Beet Vinaigrette: Put beets in a small mixing bowl, season with the salt, and set aside for 10 minutes to soften and season. Combine vinegar, garlic, and chile in a small saucepan, bring all to a boil over high heat, then lower heat to gently simmer for 1 minute, just to cook off the garlic’s raw flavor. Pour hot mixture over beets, stir, and let sit at room temperature for 1 hour. Stir in olive oil.

Herby Coconut Yogurt: Roughly chop herbs. In a small bowl, combine yogurt, most of the herbs, scallion, and salt. Use a Microplane to grate lime zest into a bowl, then halve the lime and squeeze in the juice. Stir well.

Grill carrots and assemble: Fire up a grill to cook with medium-high heat. On a plate, rub carrots with avocado oil to just barely coat them (excess oil will lead to flare-ups and unpleasant flavor). Season carrots with the salt, toss, and grill—turning them occasionally and moving them to a cooler part of the grill if they get dark before they’re tender—until lightly charred and fully tender, 6 to 8 minutes. Spread yogurt on a platter and top with carrots. Spoon on the pickle-y beets first, then drizzle on about 2 tbsp of the vinaigrette. Sprinkle with the remaining herbs and serve.

This spicy pineapple-tumeric smoothie is packed with vitamin C

Spicy Pineapple-Turmeric Smoothie

Serves 2 to 4

A bright, vitamin C–packed smoothie, it has a touch of zing and tastes like the tropics.
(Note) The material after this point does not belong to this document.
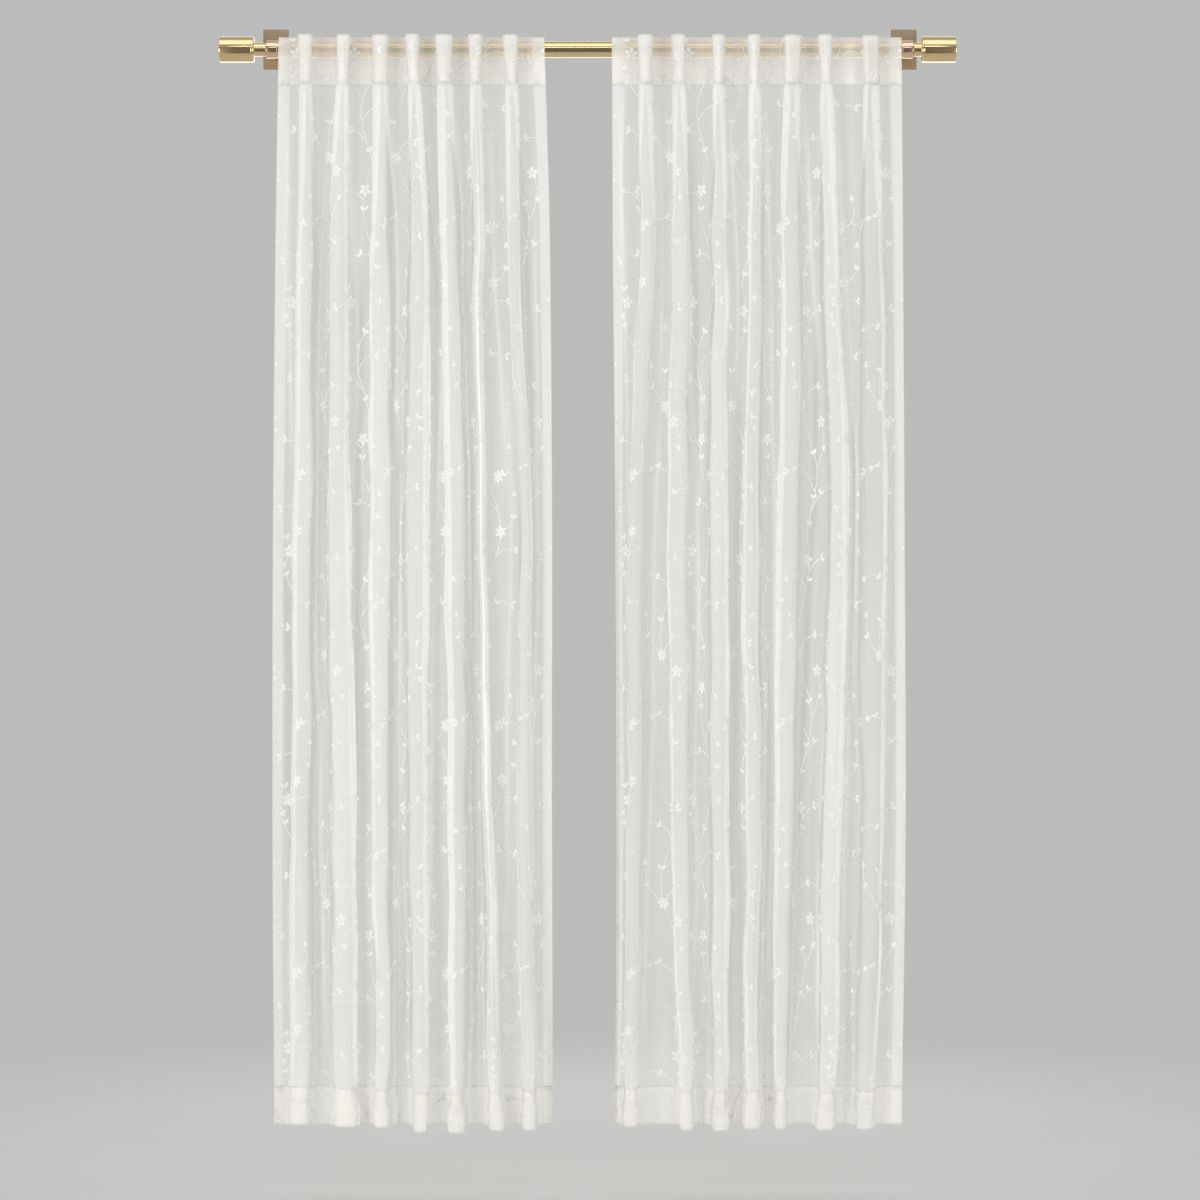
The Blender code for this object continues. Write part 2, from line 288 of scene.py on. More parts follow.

  • 3½ cups pineapple chunks (about 1 inch)
  • 1 cup fresh orange juice
  • ½ cup well-shaken coconut milk
  • 3-inch knob fresh turmeric, peeled and thinly sliced across the grain
  • 1 medium-size ripe banana, peeled
  • 2 Medjool dates, pitted
  • ½ small hot fresh red chile, such as Thai
  • 2 cups ice cubes

Blend all ingredients except ice cubes. Add ice and blend on high speed until as smooth as possible, 1 to 2 minutes. Serve right away.